Researchers have examined many polymer systems for application in FCs and searched for membranes possessing high transport characteristics. The most often used commercially available membranes based on perfluorinated polyelectrolytes (Nafion, Flemion, and Dow membranes) are expensive, their proton-conducting properties depend on humidity, and their maximum service temperature is no higher than 100°C [4]. The last two problems arise from the fact that proton transport in such membranes follows the Grotthuss mechanism in pores and channels containing a considerable amount of water [2].

A viable alternative is systems in which proton transport takes place not in water but in acids. In particular, phosphoric acid-containing materials are capable of conducting even at a very low humidity, through the system of hydrogen bonds formed by acid molecules [2]. Phosphoric acid-doped polybenzimidazoles (PBIs) are successfully used in PEMFCs. Owing to the basic nature of the polymer, high phosphoric acid doping levels can be reached, which ensures a rather high electrical conductivity at service temperatures of up to 190°C [5, 6]. The main drawback to such materials is that the water forming during FC operation can leach the acid out of the membrane.

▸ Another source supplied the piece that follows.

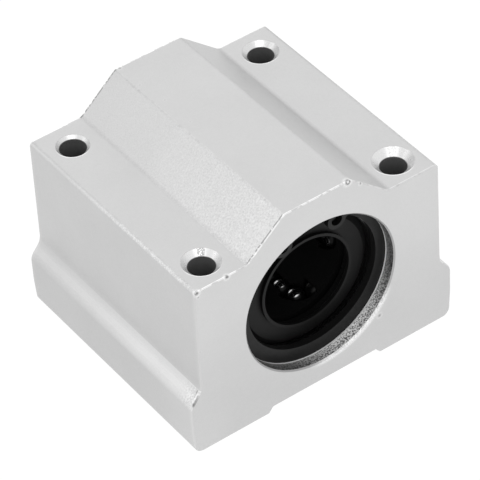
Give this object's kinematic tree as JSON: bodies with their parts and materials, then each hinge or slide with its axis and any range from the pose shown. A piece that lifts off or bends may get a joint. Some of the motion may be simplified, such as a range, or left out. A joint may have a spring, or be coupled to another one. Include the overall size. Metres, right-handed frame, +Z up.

This problem can be resolved by modifying the PBI polymer with inorganic particles capable of stabilizing the acid in the polymer matrix [710] and by grafting polymer chains with acid groups [11, 12]. In the latter case, the polymer is most frequently functionalized with sulfo groups (–SO3H), which have high acidity. However, as mentioned above the electrical conductivity of sulfonic acid polymers is highly dependent on relative humidity [12]. Grafting ethylphosphonic groups on a polymer matrix can make the material conductive at a low relative humidity and less humidity-dependent. In the literature, this issue has been addressed in a comparatively small number of reports. Sukumar et al. [1] obtained phosphorylated PBI-based membranes possessing high proton conductivity, which are regarded as potentially attractive polyelectrolytes for FCs.

The polymer matrix used in this work is N-phosphonoethylated cardo polybenzimidazole, a polymer based on 3,3',4,4'-tetraaminodiphenyl oxide and 3,3'-bis(p-carboxyphenyl)phthalide (PhEPBI) (Fig. 1). Its conductive properties were the subject of a previous study, where it was compared to unphosphorylated PBI [13]. In this paper, we report the preparation and properties of PhEPBI-based hybrid membranes containing hydrous silica particles.

Fig. 1.
figure 1

Structure of PhEPBI.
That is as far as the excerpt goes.